Tampak jelas, dari fluktuasi dukungan dua calon tersebut, tampak SBY mengalami peningkatan signifikan. Meski Indonesia tertimpa krisis finansial, bagi publik tidak simetris dengan pilihan politiknya dalam kepemimpinan nasional. SBY masih baik di mata pemilih.

Jelas kondisi ini membuat kubu Moncong Putih terdesak. Dalam beberapa waktu terakhir ini, PDIP mengundang sejumlah tokoh elit politik. Sebutlah umpamanya KH Abdurrahman Wahid, Sultan HB X, Sutiyoso, Akbar Tandjung, Prabowo Subianto dan sejumlah tokoh lainnya. Agendanya, silaturahmi menjelang Rakernas pada pekan depan 26-29 Januari ini.

Namun menurut pengkuan Ketua Bappilu DPP PDIP, Tjahjo Kumolo, berkumpulnya banyak tokoh dalam rakernas mendatang, tidak terlepas dari upaya penggeroyokan pada figur incumbent SBY. "Pokoknya kami akan mengeroyok SBY, sang incumbent," kata Tjahjo.

Tampaknya PDIP mudah lupa atas pengalaman kekalahannya dalam Pilpres 2004 lalu. Koalisi yang berpijak pada elite semata tak jarang keropos karena tak menetes ke akar rumput.
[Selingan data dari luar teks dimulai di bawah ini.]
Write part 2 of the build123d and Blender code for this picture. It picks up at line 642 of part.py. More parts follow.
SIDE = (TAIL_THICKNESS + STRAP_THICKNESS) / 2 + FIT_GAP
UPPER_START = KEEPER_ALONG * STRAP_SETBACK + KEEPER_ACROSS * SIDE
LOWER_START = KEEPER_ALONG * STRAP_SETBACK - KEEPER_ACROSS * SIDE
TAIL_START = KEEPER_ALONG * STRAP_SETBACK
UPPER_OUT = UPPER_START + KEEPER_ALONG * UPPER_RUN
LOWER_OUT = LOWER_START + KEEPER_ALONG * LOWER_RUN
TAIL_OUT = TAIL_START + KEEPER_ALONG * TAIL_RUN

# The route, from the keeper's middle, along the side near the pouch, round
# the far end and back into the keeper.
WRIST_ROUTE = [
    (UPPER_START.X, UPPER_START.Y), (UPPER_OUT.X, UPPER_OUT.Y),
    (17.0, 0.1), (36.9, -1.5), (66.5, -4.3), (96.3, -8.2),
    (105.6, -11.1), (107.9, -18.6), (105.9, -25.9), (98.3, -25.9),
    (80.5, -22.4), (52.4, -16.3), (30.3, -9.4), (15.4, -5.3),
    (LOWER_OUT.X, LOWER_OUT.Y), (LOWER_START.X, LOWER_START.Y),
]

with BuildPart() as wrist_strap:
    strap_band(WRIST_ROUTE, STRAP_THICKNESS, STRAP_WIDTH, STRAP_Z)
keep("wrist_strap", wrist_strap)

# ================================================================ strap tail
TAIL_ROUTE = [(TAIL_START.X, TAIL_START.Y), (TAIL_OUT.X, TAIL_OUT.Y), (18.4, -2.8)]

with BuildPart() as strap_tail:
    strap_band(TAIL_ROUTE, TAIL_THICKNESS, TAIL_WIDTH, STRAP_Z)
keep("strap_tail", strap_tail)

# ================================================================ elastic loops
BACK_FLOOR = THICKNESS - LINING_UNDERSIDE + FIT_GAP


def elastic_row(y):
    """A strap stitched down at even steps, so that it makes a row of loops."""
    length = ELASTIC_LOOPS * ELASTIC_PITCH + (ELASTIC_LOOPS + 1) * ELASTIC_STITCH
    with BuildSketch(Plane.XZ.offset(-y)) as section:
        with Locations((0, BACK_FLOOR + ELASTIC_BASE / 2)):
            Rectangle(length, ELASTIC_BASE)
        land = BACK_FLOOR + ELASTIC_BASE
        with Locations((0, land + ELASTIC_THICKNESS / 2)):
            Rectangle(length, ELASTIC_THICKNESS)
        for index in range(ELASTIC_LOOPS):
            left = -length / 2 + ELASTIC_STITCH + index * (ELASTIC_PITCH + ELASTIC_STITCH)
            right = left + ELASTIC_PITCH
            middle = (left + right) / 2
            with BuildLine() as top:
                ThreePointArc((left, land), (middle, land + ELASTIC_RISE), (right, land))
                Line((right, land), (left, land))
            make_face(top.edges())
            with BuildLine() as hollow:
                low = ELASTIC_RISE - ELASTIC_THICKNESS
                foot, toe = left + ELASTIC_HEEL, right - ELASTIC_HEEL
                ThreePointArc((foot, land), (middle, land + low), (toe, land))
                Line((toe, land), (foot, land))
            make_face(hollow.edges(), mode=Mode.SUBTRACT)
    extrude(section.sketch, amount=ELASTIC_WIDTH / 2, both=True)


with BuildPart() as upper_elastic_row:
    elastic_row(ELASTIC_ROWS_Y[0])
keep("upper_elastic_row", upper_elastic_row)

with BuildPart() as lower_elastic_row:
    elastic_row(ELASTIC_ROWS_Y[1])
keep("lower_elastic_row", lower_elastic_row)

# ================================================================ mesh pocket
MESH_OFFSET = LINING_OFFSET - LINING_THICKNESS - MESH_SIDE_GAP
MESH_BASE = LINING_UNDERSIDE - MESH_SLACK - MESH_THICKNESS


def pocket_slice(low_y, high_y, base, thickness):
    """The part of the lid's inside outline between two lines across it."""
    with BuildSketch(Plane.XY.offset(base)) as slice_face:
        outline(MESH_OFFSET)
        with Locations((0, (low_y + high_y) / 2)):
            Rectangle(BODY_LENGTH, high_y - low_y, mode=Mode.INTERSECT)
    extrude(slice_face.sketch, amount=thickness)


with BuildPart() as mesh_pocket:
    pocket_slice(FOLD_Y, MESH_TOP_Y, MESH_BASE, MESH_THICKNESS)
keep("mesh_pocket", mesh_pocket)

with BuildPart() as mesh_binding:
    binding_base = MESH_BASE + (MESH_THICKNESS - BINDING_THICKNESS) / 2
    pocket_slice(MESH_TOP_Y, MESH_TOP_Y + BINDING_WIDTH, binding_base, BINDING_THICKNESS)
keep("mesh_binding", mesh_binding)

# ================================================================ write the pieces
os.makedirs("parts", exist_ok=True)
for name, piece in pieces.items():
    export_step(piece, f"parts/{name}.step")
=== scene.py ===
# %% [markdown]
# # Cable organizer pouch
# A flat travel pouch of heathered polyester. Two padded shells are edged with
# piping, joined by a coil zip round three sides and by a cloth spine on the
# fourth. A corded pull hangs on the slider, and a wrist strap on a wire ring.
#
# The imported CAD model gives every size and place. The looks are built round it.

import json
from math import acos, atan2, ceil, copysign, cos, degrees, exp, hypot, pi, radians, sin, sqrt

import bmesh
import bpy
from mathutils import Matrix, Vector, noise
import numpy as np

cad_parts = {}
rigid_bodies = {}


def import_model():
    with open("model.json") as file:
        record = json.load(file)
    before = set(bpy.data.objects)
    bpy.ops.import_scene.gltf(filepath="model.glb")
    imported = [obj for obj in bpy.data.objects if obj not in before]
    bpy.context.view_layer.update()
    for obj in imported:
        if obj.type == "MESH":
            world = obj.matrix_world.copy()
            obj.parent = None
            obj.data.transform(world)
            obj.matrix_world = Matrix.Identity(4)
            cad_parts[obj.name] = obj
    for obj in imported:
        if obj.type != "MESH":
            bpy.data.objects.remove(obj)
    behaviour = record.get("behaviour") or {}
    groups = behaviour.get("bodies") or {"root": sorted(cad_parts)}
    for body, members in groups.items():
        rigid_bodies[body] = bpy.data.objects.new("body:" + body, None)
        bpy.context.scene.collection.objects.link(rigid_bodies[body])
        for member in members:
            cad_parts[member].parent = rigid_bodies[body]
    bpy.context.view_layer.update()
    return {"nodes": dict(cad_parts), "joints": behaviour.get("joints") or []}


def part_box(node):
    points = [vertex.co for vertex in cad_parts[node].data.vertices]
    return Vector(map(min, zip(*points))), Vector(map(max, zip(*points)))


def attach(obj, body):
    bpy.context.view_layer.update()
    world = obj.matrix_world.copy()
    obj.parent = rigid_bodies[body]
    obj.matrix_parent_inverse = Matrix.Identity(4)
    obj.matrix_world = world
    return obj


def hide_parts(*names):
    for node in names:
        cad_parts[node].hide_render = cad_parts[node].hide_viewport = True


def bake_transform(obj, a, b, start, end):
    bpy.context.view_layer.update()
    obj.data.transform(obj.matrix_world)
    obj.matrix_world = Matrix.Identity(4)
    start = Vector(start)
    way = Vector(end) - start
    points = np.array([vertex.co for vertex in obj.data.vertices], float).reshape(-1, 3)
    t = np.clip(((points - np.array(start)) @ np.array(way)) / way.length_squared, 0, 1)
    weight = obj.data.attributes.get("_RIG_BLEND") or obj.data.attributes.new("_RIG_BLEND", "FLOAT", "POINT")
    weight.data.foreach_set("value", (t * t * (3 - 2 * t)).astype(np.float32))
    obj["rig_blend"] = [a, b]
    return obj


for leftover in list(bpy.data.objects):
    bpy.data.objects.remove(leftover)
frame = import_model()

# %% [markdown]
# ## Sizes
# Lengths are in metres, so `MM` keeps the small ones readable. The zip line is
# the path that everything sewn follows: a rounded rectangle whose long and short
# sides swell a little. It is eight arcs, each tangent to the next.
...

Lain dengan Partai Demokrat. Menurut Anas Urbaningrum, pihaknya bakal melakukan koalisi politik pasca Pilpres 2009. "Tapi bukan melawan koalisi keroyokan seperti PDIP," tegasnya kepada INILAH.COM, Jumat (23/1).
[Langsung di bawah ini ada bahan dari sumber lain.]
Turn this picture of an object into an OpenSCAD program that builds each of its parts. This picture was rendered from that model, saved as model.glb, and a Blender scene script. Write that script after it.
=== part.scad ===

Pijakan koalisi yang akan dibangun, tutur Anas, dalam rangka kebersamaan membangun stabilitas dan efektivitas pemerintahan. Menurut dia, pembentukan koalisi berpijak pada visi akan memudahkan bagi SBY untuk Pilpres 2009.

Adu strategi yang berbentuk iklan politik dan strategi melakukan koalisi untuk mencari kimiawi politik antarkelompok seperti menjadi kata kunci untuk sukses dalam Pilpres 2009 ini. Pertarungan pertama dalam adu iklan politik, SBY menjadi pemenangnya. Pertarungan strategi koalisi, kawin dengan siapa, siapa basis dukungannya, menjadi ujian terakhir bagi dua capres ini.